CogVideo Question on "fake_context_parallel_forward" in diffusers implementation

Hi, thanks for releasing the powerful text-to-video model. I notice that there is a strange point in the diffusers implementation of AutoEncoderKLCogvideoX.

    def fake_context_parallel_forward(self, inputs: torch.Tensor) -> torch.Tensor:
        kernel_size = self.time_kernel_size
        if kernel_size > 1:
            cached_inputs = (
                [self.conv_cache] if self.conv_cache is not None else [inputs[:, :, :1]] * (kernel_size - 1)
            )
            inputs = torch.cat(cached_inputs + [inputs], dim=2)
        return inputs

    def _clear_fake_context_parallel_cache(self):
        del self.conv_cache
        self.conv_cache = None

    def forward(self, inputs: torch.Tensor) -> torch.Tensor:
        inputs = self.fake_context_parallel_forward(inputs)

        self._clear_fake_context_parallel_cache()
        # Note: we could move these to the cpu for a lower maximum memory usage but its only a few
        # hundred megabytes and so let's not do it for now
        self.conv_cache = inputs[:, :, -self.time_kernel_size + 1 :].clone()

        padding_2d = (self.width_pad, self.width_pad, self.height_pad, self.height_pad)
        inputs = F.pad(inputs, padding_2d, mode="constant", value=0)

        output = self.conv(inputs)
        return output

If I call multiple times of AutoEncoderKLCogvideoX.encode to encode multiple videos, the conv_cache will not be cleared between the multiple encode call (even cause error when the batch size doesn't match!) If I understand correctly, this behavior will leak some information from the last video to the current video. I'm wondering what's the purpose of this conv_cache, and whether it's an incorrect handling of that in the current diffusers implementation.

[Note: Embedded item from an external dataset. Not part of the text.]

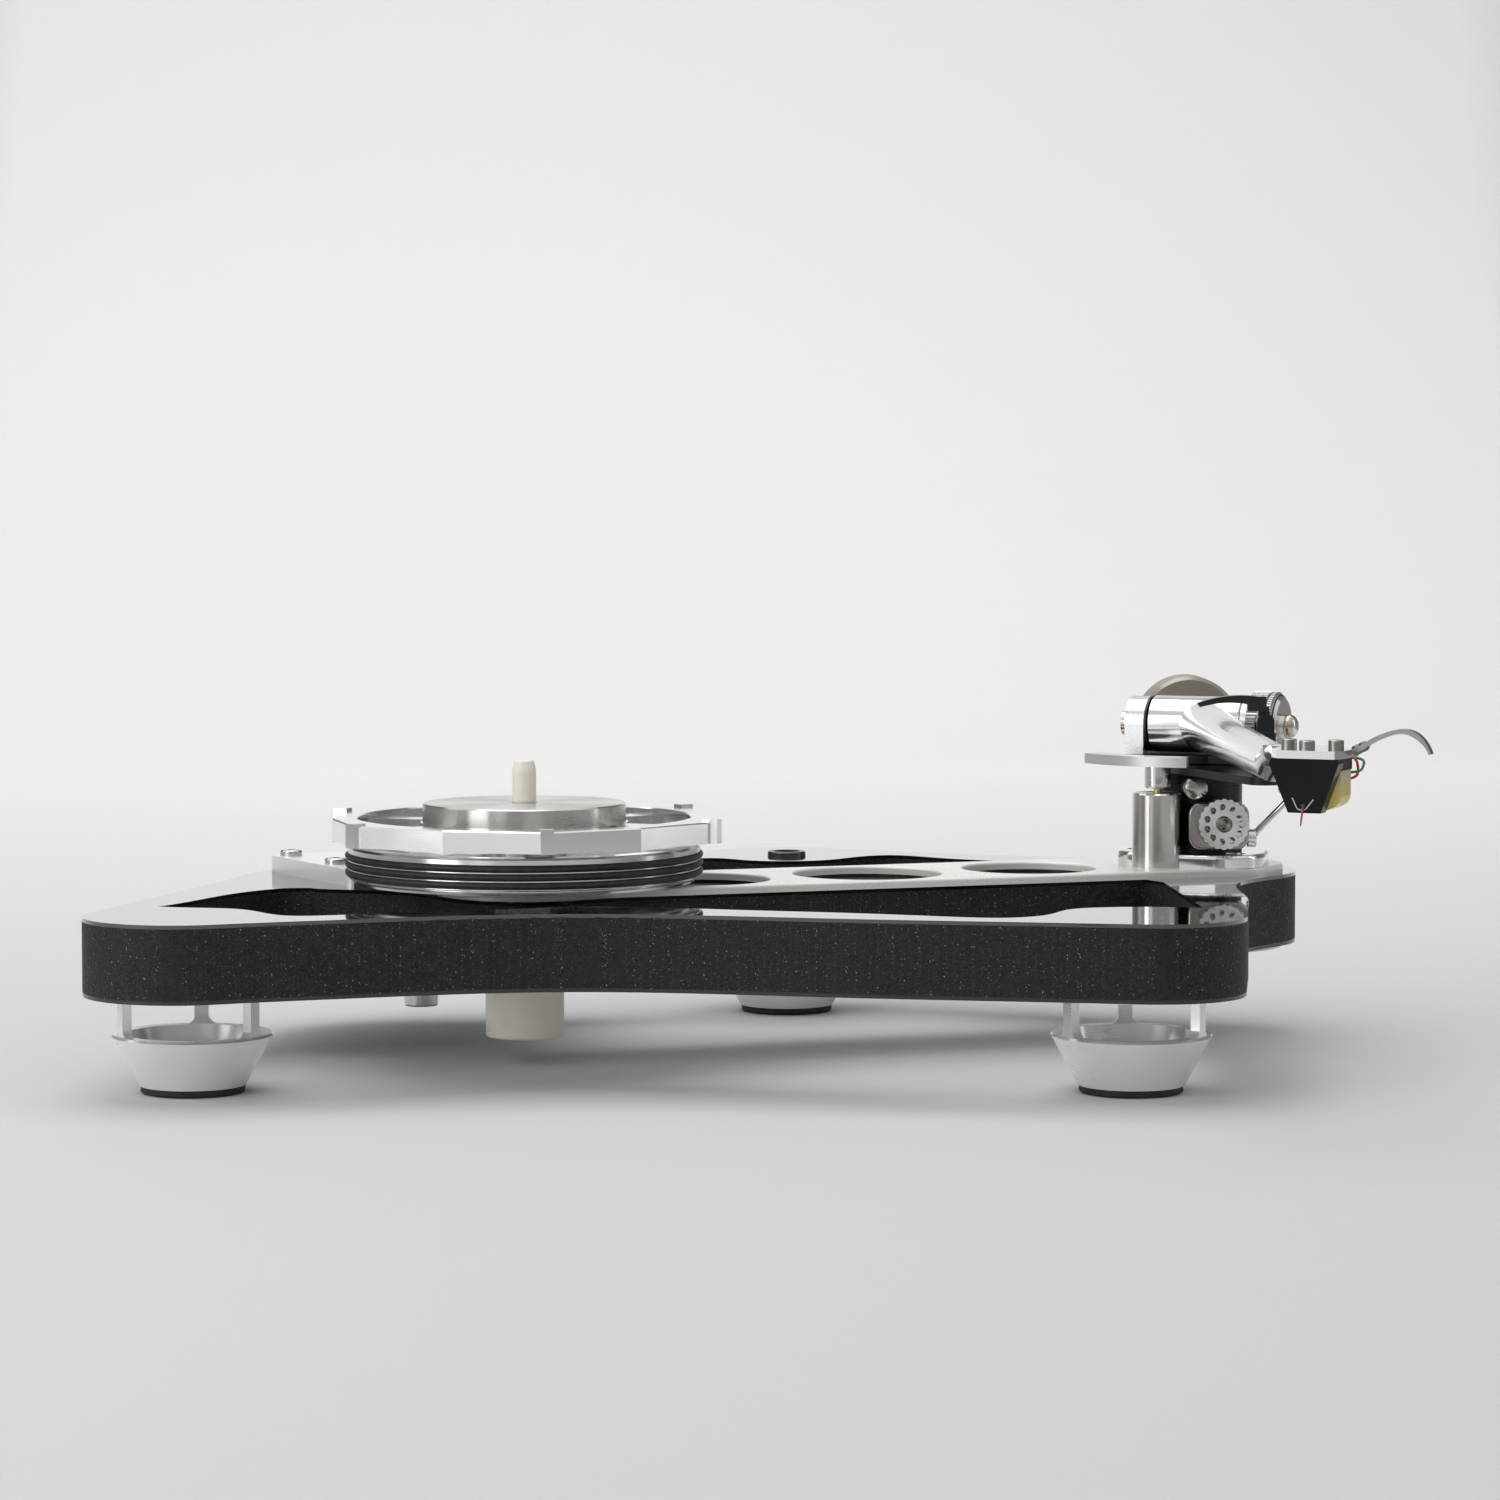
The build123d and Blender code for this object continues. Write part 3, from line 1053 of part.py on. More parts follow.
def head_plane(forward, height, across=0.0):
    """A plane facing forward on the headshell; its x points to the spindle's far side."""
    x, y = yawed(across, forward, SCREW_CENTRE)
    return Plane(origin=(x, y, height), x_dir=(*heading(-YAW), 0), z_dir=(*heading(-90 - YAW), 0))


CARTRIDGE_BOTTOM = 86.8
with BuildPart() as cartridge_body:
    with BuildSketch(head_plane(4.0, 0)):
        with BuildLine():
            Polyline((-8.6, PLATE_BOTTOM), (-9.0, PLATE_BOTTOM - 1.6), (-3.9, CARTRIDGE_BOTTOM),
                     (4.9, CARTRIDGE_BOTTOM), (9.6, PLATE_BOTTOM - 1.2), (9.4, PLATE_BOTTOM), close=True)
        make_face()
    extrude(amount=4.8)
    with BuildSketch(head_plane(-5.5, PLATE_BOTTOM - 1.6, 0.4)):
        Rectangle(17.4, 3.2)
    extrude(amount=9.5)
    with BuildSketch(Plane.XY.offset(PLATE_TOP)):
        with Locations(*screw_places):
            Circle(1.2)
    extrude(amount=-5.0, mode=Mode.SUBTRACT)
cartridge_body.part.label = "cartridge_body"
export_step(cartridge_body.part, "parts/cartridge_body.step")

with BuildPart() as cartridge_shell:
    shell_top = PLATE_BOTTOM - 3.2
    with BuildSketch(head_plane(-5.5, 0, 0.4)):
        with BuildLine():
            Polyline((-4.0, CARTRIDGE_BOTTOM + 0.2), (-8.4, 92.0), (-8.4, shell_top), (8.4, shell_top), (8.4, 91.2))
            Spline((8.4, 91.2), (6.9, 88.3), (3.6, CARTRIDGE_BOTTOM + 0.2), tangents=((0, -1), (-1, -0.3)))
            Line((3.6, CARTRIDGE_BOTTOM + 0.2), (-4.0, CARTRIDGE_BOTTOM + 0.2))
        make_face()
    extrude(amount=9.5)
cartridge_shell.part.label = "cartridge_shell"
export_step(cartridge_shell.part, "parts/cartridge_shell.step")

with BuildPart() as stylus:
    with BuildLine():
        tip = Vector(*yawed(0.3, 11.4, SCREW_CENTRE), 85.2)
        root = Vector(*yawed(0.3, 9.2, SCREW_CENTRE), 87.8)
        Line(root, tip)
    with BuildSketch(Plane(origin=root, z_dir=tip - root)):
        Circle(0.42)
    sweep()
    with BuildSketch(Plane(origin=tip + Vector(0, 0, 0.2), z_dir=(0, 0, -1))):
        Circle(0.38)
    extrude(amount=1.7, taper=9)
    with BuildSketch(head_plane(8.8, 87.9, 0.3)):
        Circle(0.9)
    extrude(amount=0.7)
stylus.part.label = "stylus"
export_step(stylus.part, "parts/stylus.step")

# four leads run back from the cartridge's pins, bow out to the right and end under the neck
LEAD_R = 0.33
with BuildPart() as cartridge_leads:
    for k in range(4):
        pin_across = -4.5 + 3.2 * k
        points = [Vector(*yawed(pin_across, -5.6, SCREW_CENTRE), 95.2 - 0.9 * k),
                  Vector(*yawed(pin_across + 0.2, -8.0, SCREW_CENTRE), 94.9 - 0.9 * k),
                  Vector(*yawed(pin_across + 1.6 + 0.7 * k, -11.0, SCREW_CENTRE), 94.4 - 0.7 * k),
                  Vector(*yawed(pin_across + 0.8 + 0.5 * k, -14.5, SCREW_CENTRE), 94.6 - 0.5 * k),
                  Vector(*yawed(-10.0 + 1.9 * k, -17.5 - 0.8 * k, SCREW_CENTRE), 95.6)]
        with BuildLine():
            lead_path = FilletPolyline(*points, radius=1.3)
        with BuildSketch(Plane(origin=lead_path @ 0, z_dir=lead_path % 0)):
            Circle(LEAD_R)
        sweep(path=lead_path)
cartridge_leads.part.label = "cartridge_leads"
export_step(cartridge_leads.part, "parts/cartridge_leads.step")

with BuildPart() as finger_lift:
    with BuildSketch(head_plane(-3.4, 0)):
        with BuildLine():
            Spline((10.2, 103.0), (14.4, 105.3), (20.0, 107.9), (25.4, 108.5), (29.2, 106.2), (31.4, 102.3),
                   tangents=((1, 0.35), (0.35, -1)))
            Line((31.4, 102.3), (30.8, 102.1))
            Spline((30.8, 102.1), (28.2, 105.5), (25.0, 107.2), (20.2, 106.7), (14.8, 104.1), (10.2, 101.6),
                   tangents=((-0.4, 1), (-1, -0.4)))
            Line((10.2, 101.6), (10.2, 103.0))
        make_face()
    extrude(amount=2.8)
finger_lift.part.label = "finger_lift"
export_step(finger_lift.part, "parts/finger_lift.step")

# ---- counterweight on the rear stub ----
WEIGHT_R = 16.2
WEIGHT_Z = 94.0
WEIGHT_FRONT = PIVOT_Y + 33.0
WEIGHT_LENGTH = 19.0
with BuildPart() as counterweight:
    with BuildSketch(Plane(origin=(PIVOT_X, WEIGHT_FRONT, 0), x_dir=(-1, 0, 0), z_dir=(0, 1, 0))):
        with Locations((0, WEIGHT_Z)):
            Circle(WEIGHT_R)
    extrude(amount=WEIGHT_LENGTH)
    chamfer(counterweight.edges(), 1.1)
    with BuildSketch(Plane(origin=(PIVOT_X, WEIGHT_FRONT, 0), x_dir=(-1, 0, 0), z_dir=(0, 1, 0))):
        with Locations((0, ARM_Z)):
            Circle(STUB_R + FIT)
    extrude(amount=WEIGHT_LENGTH, mode=Mode.SUBTRACT)
    with BuildSketch(Plane.XY.offset(WEIGHT_Z - WEIGHT_R)):
        with Locations((PIVOT_X, WEIGHT_FRONT + WEIGHT_LENGTH / 2)):
            Circle(1.5)
    extrude(amount=WEIGHT_R, mode=Mode.SUBTRACT)
counterweight.part.label = "counterweight"
export_step(counterweight.part, "parts/counterweight.step")

with BuildPart() as counterweight_screw:
    with BuildSketch(Plane.XY.offset(WEIGHT_Z - WEIGHT_R + 2.0)):
        with Locations((PIVOT_X, WEIGHT_FRONT + WEIGHT_LENGTH / 2)):
            Circle(1.5)
    extrude(amount=ARM_Z - STUB_R - 0.3 - WEIGHT_Z + WEIGHT_R - 2.0)
    with BuildSketch(Plane.XY.offset(WEIGHT_Z - WEIGHT_R + 2.0)):
        with Locations((PIVOT_X, WEIGHT_FRONT + WEIGHT_LENGTH / 2)):
            RegularPolygon(0.8, 6)
    extrude(amount=1.6, mode=Mode.SUBTRACT)
counterweight_screw.part.label = "counterweight_screw"
export_step(counterweight_screw.part, "parts/counterweight_screw.step")
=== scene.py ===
import json
import math

import bmesh
import bpy
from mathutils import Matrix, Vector


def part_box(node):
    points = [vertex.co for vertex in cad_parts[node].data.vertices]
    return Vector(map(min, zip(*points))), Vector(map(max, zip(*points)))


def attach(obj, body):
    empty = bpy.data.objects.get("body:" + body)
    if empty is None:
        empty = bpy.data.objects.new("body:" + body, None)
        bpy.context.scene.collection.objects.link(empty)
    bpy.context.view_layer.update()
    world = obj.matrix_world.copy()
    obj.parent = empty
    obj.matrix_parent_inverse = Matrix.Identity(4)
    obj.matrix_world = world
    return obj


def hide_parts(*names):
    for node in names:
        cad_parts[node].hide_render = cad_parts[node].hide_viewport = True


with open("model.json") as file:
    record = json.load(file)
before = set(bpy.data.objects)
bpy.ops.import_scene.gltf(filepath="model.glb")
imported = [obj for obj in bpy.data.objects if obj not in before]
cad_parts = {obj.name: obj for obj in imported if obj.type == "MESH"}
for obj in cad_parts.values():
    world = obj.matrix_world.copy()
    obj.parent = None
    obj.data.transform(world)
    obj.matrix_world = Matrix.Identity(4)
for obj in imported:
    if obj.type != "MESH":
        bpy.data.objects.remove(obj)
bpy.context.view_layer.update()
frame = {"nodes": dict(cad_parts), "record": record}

JOINTS = {j["name"]: j for j in frame["record"]["behaviour"]["joints"]}


def middle(node):
    low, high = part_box(node)
    return (low + high) / 2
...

Sep 06 '24 10:09 wu-qing-157

You need to call this method to clear the cache after each encode/decode for the moment

Sep 07 '24 10:09 a-r-r-o-w

What's this cache aiming for? Does it mean I can call the encode multiple times (split on the n_frame dimension) to lower maximum GPU memory requirements while getting the same results?

Sep 10 '24 22:09 wu-qing-157

What's this cache aiming for? Does it mean I can call the encode multiple times (split on the n_frame dimension) to lower maximum GPU memory requirements while getting the same results?

I guess this is aim to realize the 'causal conv', the 3d conv kernel is '333', if you want to keep temporal size, you should padidng it. The code use the cache to padding before the first frame.

Oct 30 '24 08:10 DidiD1